--- start Input material ---

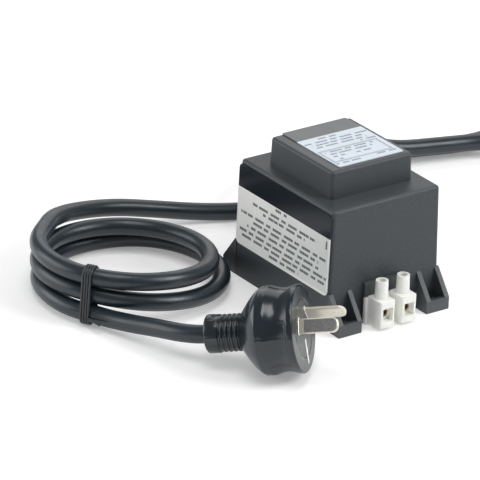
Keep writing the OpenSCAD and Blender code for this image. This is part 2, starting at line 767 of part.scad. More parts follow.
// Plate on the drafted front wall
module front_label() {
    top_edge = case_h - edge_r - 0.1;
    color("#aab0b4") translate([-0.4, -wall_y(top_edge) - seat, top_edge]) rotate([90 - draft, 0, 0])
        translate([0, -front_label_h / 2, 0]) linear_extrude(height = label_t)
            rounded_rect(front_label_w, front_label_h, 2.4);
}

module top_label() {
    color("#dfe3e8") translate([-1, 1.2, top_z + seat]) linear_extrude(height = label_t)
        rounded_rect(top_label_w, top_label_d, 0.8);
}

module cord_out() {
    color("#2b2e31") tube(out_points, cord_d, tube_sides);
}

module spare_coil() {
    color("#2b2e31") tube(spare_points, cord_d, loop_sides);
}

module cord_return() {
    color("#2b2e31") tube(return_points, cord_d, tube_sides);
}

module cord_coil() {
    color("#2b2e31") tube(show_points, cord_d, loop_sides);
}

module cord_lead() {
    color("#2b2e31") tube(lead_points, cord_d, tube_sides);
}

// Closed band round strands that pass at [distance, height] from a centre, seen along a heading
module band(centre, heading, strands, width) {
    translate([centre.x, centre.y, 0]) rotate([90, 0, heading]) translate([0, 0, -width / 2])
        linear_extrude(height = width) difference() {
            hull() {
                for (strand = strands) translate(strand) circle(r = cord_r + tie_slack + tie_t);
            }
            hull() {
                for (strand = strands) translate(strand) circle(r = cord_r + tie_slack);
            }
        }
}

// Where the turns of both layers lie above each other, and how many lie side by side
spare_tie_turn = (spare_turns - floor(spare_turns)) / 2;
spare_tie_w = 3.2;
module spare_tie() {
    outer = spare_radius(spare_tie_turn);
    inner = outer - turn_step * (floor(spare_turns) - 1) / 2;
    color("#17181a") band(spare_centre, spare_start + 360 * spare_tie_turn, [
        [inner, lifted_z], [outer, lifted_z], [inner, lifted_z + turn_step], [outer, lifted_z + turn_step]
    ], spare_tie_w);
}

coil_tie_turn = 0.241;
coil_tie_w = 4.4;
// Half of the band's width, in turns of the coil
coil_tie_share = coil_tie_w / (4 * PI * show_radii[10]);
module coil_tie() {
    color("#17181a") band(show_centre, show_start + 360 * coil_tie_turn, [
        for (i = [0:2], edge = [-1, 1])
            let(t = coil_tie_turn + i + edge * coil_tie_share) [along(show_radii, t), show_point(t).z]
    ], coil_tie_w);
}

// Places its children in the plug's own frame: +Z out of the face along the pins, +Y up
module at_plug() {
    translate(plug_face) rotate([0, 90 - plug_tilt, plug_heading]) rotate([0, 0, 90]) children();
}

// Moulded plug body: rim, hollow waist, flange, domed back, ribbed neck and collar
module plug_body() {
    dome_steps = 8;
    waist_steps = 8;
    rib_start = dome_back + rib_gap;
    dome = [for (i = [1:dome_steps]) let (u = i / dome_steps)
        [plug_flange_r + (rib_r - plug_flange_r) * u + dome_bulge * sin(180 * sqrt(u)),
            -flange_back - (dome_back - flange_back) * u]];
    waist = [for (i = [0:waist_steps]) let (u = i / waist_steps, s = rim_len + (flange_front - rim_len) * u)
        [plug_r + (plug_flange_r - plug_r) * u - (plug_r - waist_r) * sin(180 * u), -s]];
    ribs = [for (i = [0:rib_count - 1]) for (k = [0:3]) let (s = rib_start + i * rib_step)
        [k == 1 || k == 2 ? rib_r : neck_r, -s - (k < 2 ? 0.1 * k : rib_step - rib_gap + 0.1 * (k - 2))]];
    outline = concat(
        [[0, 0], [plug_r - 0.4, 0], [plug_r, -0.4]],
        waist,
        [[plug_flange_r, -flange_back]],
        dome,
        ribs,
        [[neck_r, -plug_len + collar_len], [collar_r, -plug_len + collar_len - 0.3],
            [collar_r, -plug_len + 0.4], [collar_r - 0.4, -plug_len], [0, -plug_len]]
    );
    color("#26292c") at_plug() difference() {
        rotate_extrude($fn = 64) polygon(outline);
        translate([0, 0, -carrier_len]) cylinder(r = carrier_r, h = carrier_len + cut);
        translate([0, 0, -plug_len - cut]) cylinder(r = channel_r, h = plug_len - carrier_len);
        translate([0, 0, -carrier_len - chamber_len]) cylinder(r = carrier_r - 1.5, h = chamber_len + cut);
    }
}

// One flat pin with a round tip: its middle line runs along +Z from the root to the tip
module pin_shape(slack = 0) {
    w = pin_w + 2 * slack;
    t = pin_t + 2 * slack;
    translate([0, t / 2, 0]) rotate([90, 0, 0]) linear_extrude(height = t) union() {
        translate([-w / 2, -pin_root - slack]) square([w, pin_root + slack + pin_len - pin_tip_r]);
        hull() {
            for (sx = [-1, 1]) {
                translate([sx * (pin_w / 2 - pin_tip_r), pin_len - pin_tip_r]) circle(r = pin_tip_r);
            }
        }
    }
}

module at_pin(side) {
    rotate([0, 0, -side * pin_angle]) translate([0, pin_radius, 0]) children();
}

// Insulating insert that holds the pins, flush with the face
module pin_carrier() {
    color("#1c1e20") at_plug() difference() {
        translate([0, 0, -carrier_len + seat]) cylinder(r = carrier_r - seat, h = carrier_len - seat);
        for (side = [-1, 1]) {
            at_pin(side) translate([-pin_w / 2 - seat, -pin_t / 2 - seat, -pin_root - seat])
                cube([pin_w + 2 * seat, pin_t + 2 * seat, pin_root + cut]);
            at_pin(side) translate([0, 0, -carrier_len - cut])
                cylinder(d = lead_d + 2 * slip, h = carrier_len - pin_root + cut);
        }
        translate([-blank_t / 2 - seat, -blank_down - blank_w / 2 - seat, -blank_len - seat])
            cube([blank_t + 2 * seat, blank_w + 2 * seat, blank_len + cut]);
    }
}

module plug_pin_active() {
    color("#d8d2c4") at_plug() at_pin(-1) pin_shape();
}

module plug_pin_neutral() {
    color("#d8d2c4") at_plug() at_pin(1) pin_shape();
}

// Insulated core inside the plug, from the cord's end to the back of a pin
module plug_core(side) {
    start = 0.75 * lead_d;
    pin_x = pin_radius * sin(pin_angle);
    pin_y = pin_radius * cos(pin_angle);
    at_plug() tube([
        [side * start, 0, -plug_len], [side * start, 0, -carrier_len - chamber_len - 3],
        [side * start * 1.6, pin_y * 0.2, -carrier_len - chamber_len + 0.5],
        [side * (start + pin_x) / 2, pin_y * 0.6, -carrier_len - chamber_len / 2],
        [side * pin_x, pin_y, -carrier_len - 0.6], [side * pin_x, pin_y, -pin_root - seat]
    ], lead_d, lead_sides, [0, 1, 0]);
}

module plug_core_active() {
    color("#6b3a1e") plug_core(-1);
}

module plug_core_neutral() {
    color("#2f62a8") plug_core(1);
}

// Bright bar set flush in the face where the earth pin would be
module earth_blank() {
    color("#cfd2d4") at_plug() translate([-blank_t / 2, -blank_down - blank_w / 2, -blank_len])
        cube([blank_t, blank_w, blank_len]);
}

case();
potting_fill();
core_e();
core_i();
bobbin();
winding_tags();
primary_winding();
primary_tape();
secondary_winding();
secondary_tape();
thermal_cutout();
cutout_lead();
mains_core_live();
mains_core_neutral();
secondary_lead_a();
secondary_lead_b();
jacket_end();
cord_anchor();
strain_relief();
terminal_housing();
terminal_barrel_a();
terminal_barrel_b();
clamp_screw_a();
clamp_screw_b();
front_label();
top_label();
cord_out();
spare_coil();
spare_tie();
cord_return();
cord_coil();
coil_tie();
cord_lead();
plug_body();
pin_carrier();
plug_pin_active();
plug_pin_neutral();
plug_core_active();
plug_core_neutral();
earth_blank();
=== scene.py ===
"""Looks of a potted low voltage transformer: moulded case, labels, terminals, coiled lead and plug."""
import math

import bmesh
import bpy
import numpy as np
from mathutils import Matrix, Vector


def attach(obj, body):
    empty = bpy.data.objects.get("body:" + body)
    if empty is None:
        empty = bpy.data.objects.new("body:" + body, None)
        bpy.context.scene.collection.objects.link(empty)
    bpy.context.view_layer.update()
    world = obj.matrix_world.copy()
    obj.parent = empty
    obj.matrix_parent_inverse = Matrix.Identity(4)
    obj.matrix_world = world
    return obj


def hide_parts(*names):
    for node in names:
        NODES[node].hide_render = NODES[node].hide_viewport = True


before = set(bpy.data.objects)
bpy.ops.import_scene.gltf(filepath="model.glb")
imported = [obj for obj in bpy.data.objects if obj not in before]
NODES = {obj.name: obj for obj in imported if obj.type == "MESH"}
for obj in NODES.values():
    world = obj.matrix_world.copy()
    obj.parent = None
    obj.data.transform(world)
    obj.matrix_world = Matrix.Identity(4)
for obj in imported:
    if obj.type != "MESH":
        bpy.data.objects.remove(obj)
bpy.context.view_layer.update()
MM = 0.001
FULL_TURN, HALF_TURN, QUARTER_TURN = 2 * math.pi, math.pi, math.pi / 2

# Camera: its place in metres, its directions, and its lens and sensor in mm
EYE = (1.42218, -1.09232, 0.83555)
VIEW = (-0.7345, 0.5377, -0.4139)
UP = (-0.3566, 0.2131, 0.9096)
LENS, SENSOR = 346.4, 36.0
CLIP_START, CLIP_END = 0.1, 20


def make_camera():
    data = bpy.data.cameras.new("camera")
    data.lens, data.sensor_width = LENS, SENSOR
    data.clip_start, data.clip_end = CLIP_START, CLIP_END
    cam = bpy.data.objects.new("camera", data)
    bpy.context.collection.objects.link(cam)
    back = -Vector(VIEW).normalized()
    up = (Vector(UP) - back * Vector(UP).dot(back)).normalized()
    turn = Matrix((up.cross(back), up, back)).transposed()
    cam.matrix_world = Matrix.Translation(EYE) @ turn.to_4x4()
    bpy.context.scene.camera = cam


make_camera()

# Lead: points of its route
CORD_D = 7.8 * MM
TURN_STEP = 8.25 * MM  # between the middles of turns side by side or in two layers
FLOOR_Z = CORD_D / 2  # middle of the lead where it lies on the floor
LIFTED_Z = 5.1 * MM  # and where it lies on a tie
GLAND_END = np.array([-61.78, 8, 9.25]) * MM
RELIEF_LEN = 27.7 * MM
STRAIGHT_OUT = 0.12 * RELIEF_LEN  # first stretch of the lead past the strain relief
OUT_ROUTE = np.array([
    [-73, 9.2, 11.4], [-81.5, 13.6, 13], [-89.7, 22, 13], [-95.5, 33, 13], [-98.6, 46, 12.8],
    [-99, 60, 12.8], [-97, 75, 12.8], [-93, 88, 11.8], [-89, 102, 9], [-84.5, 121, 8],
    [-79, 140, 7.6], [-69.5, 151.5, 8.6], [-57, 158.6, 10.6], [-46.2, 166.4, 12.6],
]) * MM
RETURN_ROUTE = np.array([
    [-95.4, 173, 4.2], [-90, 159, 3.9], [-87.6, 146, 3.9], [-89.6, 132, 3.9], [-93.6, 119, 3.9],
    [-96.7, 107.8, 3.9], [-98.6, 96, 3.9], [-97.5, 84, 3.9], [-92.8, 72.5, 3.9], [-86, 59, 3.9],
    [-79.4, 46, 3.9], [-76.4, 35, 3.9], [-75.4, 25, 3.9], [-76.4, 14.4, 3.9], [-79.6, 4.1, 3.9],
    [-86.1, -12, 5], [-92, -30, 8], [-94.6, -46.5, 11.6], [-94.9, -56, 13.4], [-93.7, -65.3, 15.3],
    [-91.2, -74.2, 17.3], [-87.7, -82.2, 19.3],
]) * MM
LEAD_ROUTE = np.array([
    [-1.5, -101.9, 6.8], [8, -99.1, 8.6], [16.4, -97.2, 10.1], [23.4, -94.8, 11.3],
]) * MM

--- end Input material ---
--- start Input material ---

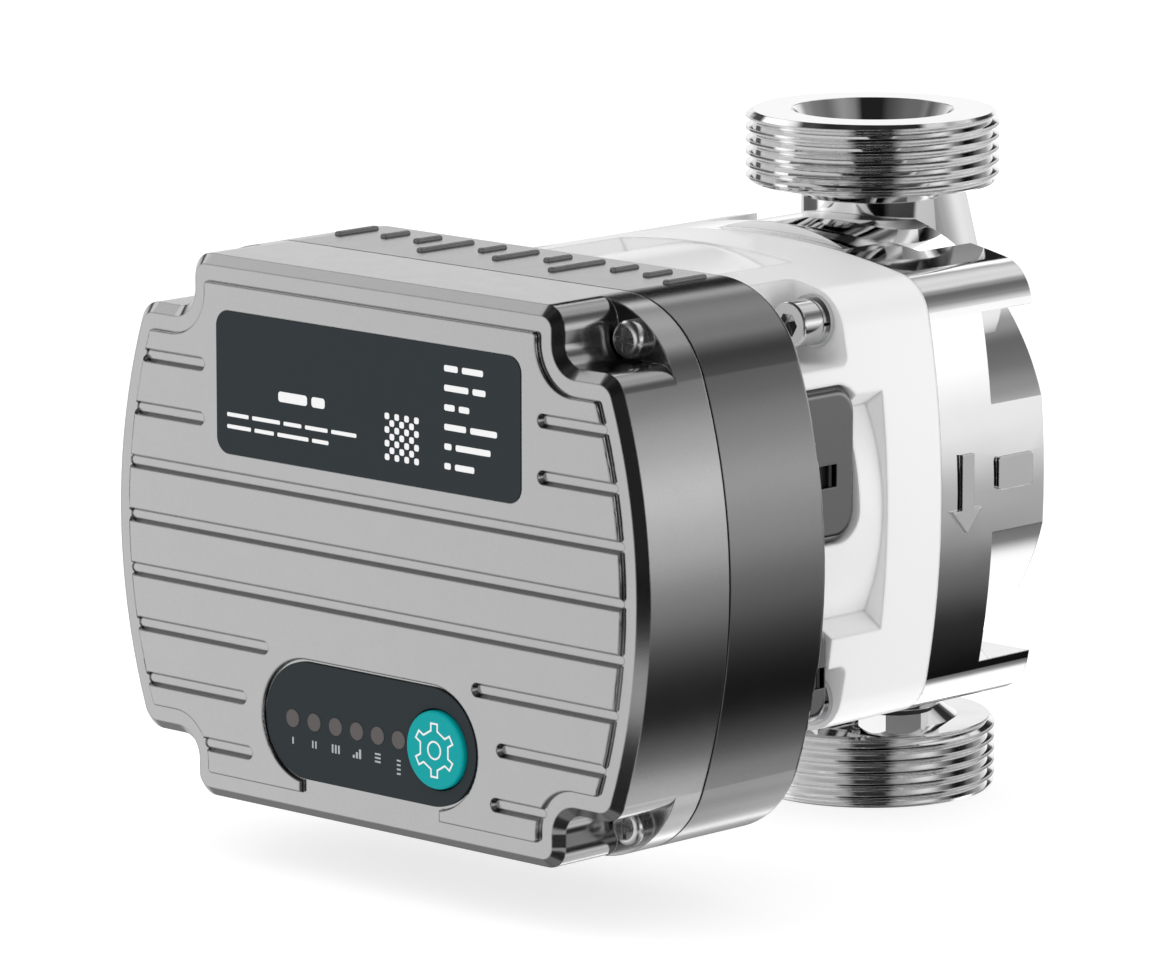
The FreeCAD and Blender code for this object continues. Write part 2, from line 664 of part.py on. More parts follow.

--- end Input material ---

Task details: Search the data for "empty". Copy every line that has it.

The response:
    empty = bpy.data.objects.get("body:" + body)
    if empty is None:
        empty = bpy.data.objects.new("body:" + body, None)
        bpy.context.scene.collection.objects.link(empty)
    obj.parent = empty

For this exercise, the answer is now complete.